- Written problem: Give back only the lines in the records below from the one with "for number, pin_azimuth" to the one with "in imported if", both inclusive, word for word.

>> Start

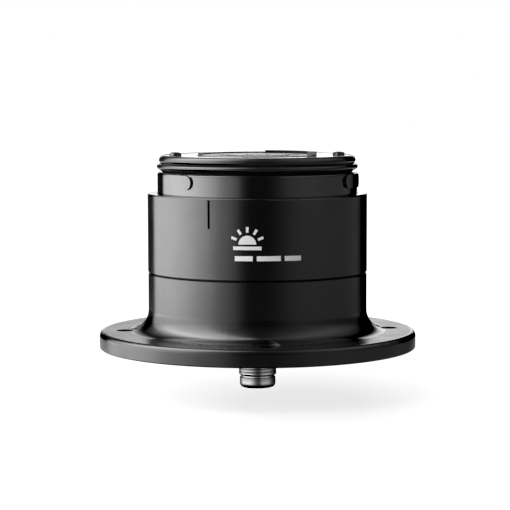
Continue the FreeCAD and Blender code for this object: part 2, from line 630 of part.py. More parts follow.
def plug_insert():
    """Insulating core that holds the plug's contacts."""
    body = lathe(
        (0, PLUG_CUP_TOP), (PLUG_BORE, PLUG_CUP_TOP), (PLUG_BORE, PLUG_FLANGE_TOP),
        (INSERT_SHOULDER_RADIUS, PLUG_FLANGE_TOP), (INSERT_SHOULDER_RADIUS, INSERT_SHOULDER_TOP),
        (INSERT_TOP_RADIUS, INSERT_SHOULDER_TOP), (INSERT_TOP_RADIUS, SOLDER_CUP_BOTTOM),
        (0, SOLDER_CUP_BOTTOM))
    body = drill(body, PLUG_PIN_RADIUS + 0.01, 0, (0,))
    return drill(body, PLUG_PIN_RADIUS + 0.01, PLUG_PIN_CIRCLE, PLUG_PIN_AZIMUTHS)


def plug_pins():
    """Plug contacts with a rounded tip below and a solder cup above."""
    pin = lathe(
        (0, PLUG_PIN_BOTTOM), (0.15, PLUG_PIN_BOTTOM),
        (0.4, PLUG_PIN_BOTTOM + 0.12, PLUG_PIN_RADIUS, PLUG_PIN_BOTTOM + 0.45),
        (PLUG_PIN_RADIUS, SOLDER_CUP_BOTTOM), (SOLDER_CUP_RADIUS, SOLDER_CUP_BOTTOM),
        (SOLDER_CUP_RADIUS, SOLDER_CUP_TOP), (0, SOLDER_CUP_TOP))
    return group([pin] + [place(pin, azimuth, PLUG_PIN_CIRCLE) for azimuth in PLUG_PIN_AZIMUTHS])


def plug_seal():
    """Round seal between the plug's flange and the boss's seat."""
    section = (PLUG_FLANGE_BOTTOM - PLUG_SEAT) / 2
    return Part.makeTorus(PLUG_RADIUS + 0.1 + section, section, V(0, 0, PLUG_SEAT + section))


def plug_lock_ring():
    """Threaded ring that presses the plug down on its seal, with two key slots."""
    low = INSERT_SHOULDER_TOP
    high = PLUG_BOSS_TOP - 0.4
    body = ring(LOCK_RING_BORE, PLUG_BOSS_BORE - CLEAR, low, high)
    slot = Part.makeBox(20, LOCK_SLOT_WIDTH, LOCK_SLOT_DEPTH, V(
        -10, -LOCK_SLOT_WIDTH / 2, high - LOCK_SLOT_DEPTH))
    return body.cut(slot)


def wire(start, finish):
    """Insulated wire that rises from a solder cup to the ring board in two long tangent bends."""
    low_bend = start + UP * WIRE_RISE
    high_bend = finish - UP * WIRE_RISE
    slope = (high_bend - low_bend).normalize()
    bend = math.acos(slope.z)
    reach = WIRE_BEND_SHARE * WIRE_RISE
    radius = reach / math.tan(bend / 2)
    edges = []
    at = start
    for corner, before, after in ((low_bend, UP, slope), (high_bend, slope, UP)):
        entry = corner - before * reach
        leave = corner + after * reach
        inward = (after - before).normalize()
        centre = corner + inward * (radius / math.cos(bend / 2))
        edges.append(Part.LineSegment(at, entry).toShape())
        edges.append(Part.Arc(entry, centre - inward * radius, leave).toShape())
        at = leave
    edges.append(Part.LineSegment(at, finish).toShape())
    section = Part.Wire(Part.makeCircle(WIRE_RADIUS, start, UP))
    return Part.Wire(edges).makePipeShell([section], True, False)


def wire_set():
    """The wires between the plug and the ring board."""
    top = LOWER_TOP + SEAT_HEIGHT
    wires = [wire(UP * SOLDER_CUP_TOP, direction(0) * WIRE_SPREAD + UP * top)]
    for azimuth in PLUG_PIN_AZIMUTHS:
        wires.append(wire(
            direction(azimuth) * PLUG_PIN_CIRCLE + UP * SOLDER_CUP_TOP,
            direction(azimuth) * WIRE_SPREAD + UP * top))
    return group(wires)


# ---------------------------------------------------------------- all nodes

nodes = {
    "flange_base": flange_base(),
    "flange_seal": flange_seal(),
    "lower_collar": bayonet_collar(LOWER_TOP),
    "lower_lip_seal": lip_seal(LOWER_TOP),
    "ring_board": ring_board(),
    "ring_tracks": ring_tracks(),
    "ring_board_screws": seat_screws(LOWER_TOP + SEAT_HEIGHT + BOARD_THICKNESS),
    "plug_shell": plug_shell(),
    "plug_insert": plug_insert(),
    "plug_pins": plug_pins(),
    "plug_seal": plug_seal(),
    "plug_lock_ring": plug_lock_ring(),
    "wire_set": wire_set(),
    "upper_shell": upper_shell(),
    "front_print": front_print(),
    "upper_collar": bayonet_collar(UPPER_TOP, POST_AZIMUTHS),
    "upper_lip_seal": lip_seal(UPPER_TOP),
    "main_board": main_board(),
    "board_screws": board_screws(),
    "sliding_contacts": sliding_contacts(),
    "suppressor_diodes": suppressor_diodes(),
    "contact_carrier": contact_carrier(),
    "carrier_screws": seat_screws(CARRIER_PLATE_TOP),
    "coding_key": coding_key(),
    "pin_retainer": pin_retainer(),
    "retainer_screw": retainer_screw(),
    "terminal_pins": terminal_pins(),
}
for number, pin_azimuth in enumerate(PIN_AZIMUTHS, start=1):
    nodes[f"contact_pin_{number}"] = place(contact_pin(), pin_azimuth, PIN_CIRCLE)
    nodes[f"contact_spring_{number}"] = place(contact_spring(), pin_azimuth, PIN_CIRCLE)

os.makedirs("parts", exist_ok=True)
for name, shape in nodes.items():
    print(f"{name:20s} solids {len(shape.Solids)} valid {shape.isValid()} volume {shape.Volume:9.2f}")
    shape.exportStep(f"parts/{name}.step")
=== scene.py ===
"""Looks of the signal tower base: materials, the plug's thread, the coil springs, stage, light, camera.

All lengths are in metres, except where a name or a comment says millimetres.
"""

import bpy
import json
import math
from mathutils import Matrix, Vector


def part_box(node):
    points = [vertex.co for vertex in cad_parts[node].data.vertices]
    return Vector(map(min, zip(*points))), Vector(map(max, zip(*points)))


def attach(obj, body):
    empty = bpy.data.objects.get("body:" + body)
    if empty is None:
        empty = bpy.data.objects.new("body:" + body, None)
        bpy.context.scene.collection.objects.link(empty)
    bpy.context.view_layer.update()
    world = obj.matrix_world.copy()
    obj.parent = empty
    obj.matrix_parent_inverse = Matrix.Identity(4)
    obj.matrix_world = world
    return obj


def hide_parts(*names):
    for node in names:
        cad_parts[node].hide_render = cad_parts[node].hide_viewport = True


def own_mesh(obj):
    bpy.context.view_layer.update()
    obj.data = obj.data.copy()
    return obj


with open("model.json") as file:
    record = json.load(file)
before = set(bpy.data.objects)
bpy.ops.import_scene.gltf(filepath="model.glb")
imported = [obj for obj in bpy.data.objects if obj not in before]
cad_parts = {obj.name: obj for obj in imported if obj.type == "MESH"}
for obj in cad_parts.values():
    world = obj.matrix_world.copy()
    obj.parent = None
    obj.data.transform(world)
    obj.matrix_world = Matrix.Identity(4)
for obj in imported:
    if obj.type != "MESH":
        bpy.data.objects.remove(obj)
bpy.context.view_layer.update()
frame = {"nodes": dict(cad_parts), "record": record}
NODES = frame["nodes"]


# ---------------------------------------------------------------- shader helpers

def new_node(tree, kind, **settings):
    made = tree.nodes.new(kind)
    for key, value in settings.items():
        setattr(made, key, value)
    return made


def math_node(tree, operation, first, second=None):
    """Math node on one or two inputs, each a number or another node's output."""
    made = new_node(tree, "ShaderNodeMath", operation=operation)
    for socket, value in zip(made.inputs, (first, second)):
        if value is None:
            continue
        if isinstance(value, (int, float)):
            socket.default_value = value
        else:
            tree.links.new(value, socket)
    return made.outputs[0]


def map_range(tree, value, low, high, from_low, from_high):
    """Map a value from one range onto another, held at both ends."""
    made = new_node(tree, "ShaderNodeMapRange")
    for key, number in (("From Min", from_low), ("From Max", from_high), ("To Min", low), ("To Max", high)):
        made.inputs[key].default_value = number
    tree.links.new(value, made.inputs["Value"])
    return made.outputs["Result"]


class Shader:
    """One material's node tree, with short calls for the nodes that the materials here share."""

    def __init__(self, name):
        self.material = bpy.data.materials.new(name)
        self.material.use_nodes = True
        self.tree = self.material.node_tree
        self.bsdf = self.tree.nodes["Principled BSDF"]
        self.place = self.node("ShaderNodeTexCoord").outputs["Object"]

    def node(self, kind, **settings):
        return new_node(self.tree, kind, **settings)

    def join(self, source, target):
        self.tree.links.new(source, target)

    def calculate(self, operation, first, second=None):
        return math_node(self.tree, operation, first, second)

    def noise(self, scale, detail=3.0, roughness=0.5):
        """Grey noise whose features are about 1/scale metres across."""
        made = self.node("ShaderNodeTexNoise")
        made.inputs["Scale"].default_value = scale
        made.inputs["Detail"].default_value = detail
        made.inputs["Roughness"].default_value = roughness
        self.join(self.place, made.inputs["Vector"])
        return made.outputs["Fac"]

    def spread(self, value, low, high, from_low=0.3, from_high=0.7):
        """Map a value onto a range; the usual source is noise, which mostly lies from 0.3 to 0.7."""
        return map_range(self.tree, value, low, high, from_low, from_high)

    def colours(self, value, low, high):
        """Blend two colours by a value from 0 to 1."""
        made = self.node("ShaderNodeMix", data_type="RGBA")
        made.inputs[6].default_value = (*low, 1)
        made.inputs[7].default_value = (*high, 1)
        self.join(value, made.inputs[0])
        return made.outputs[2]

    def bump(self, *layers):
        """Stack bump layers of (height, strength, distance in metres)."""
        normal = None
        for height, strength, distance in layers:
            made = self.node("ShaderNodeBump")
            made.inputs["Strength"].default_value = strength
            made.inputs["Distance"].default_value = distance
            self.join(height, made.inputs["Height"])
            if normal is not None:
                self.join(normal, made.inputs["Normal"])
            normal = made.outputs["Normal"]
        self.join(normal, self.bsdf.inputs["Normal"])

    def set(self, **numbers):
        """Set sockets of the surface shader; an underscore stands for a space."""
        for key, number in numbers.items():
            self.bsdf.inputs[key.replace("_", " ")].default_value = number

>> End
>> Start

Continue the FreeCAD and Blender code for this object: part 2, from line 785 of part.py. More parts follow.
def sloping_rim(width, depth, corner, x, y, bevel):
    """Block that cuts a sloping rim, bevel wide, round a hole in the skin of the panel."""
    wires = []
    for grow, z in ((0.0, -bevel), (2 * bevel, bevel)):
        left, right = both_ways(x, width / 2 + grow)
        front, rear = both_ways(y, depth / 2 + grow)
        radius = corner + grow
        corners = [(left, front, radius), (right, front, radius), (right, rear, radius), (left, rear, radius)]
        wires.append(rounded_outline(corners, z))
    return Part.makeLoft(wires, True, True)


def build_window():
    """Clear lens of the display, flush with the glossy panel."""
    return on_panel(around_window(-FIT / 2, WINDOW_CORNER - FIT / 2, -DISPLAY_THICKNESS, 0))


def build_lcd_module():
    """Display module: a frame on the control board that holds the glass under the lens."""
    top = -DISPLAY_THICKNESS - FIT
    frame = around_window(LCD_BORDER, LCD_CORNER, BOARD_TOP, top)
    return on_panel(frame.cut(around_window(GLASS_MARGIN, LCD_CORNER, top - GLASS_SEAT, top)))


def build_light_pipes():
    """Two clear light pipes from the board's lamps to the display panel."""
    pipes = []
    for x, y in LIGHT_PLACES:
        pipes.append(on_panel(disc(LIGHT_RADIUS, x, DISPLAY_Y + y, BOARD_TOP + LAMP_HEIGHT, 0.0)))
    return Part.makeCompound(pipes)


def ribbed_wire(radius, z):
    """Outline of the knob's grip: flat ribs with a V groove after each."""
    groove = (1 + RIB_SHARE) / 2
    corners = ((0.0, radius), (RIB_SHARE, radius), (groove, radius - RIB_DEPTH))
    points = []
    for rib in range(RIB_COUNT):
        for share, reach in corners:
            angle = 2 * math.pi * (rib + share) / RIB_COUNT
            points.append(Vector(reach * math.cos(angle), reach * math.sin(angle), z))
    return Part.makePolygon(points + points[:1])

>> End
>> Start

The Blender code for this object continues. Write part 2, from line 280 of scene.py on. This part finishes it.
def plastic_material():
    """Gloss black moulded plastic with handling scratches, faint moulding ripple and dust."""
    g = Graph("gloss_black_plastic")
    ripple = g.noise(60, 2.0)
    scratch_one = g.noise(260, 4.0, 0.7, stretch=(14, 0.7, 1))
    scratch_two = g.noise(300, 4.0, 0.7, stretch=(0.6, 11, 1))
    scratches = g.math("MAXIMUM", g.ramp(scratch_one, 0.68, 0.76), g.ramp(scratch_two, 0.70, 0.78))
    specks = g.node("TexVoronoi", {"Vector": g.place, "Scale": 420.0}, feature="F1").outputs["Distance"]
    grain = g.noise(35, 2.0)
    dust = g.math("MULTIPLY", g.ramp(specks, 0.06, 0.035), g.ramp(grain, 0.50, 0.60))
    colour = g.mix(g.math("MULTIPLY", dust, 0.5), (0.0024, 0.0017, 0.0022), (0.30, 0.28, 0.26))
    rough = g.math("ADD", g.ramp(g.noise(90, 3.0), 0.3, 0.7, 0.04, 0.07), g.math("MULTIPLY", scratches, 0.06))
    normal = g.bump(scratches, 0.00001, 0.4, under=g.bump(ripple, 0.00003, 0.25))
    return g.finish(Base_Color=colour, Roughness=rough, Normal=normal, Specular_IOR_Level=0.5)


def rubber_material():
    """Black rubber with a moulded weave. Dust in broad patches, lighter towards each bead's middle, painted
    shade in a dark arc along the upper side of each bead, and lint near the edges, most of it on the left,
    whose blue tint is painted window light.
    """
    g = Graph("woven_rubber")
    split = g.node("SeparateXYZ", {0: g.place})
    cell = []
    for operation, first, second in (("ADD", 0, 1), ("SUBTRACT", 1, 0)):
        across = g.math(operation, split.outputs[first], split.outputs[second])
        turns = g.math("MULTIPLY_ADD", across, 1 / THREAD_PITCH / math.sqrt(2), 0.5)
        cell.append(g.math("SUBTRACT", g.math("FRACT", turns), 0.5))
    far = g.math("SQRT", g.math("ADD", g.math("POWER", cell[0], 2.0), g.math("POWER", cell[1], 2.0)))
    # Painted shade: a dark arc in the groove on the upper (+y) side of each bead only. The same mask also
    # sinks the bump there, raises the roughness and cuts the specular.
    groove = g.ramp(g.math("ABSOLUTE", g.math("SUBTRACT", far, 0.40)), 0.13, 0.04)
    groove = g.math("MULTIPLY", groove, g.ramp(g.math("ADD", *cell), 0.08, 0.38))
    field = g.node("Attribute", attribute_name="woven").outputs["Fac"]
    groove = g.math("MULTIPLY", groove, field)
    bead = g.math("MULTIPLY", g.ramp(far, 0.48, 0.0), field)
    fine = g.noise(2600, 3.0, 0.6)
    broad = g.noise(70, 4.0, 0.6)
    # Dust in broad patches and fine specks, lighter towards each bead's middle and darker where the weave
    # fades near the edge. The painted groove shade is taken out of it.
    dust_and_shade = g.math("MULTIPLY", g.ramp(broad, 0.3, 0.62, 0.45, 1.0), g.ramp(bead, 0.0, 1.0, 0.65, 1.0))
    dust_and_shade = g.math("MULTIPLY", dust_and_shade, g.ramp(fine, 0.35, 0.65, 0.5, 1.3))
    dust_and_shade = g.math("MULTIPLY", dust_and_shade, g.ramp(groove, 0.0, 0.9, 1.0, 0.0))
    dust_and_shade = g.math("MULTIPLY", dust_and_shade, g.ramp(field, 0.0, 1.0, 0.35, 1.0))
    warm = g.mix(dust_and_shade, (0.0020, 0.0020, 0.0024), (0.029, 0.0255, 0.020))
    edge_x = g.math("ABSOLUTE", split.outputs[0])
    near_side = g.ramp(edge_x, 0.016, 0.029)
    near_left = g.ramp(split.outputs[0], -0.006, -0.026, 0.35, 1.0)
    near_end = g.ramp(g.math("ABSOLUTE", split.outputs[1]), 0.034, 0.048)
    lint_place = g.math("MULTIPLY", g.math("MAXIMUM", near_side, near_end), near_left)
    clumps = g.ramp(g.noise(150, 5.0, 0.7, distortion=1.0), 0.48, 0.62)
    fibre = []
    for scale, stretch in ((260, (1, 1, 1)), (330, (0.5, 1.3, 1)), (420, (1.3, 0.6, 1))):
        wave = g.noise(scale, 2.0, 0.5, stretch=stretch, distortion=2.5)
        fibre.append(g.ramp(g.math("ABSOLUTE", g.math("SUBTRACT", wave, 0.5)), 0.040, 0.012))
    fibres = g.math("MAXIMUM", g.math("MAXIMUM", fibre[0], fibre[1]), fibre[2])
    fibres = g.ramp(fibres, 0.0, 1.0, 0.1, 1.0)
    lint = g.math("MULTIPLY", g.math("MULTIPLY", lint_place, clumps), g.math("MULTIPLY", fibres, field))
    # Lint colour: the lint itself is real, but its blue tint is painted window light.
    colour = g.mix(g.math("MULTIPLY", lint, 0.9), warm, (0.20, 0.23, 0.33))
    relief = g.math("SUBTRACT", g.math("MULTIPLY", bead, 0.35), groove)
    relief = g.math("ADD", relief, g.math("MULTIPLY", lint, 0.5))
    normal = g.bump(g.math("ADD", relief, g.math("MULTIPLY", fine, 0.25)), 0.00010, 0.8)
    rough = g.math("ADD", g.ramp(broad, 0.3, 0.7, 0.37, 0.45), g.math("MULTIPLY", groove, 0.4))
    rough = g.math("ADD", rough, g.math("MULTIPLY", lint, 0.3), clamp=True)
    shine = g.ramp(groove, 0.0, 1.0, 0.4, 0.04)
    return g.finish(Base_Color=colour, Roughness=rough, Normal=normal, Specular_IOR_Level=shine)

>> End

- Final result:
for number, pin_azimuth in enumerate(PIN_AZIMUTHS, start=1):
    nodes[f"contact_pin_{number}"] = place(contact_pin(), pin_azimuth, PIN_CIRCLE)
    nodes[f"contact_spring_{number}"] = place(contact_spring(), pin_azimuth, PIN_CIRCLE)

os.makedirs("parts", exist_ok=True)
for name, shape in nodes.items():
    print(f"{name:20s} solids {len(shape.Solids)} valid {shape.isValid()} volume {shape.Volume:9.2f}")
    shape.exportStep(f"parts/{name}.step")
=== scene.py ===
"""Looks of the signal tower base: materials, the plug's thread, the coil springs, stage, light, camera.

All lengths are in metres, except where a name or a comment says millimetres.
"""

import bpy
import json
import math
from mathutils import Matrix, Vector


def part_box(node):
    points = [vertex.co for vertex in cad_parts[node].data.vertices]
    return Vector(map(min, zip(*points))), Vector(map(max, zip(*points)))


def attach(obj, body):
    empty = bpy.data.objects.get("body:" + body)
    if empty is None:
        empty = bpy.data.objects.new("body:" + body, None)
        bpy.context.scene.collection.objects.link(empty)
    bpy.context.view_layer.update()
    world = obj.matrix_world.copy()
    obj.parent = empty
    obj.matrix_parent_inverse = Matrix.Identity(4)
    obj.matrix_world = world
    return obj


def hide_parts(*names):
    for node in names:
        cad_parts[node].hide_render = cad_parts[node].hide_viewport = True


def own_mesh(obj):
    bpy.context.view_layer.update()
    obj.data = obj.data.copy()
    return obj


with open("model.json") as file:
    record = json.load(file)
before = set(bpy.data.objects)
bpy.ops.import_scene.gltf(filepath="model.glb")
imported = [obj for obj in bpy.data.objects if obj not in before]
cad_parts = {obj.name: obj for obj in imported if obj.type == "MESH"}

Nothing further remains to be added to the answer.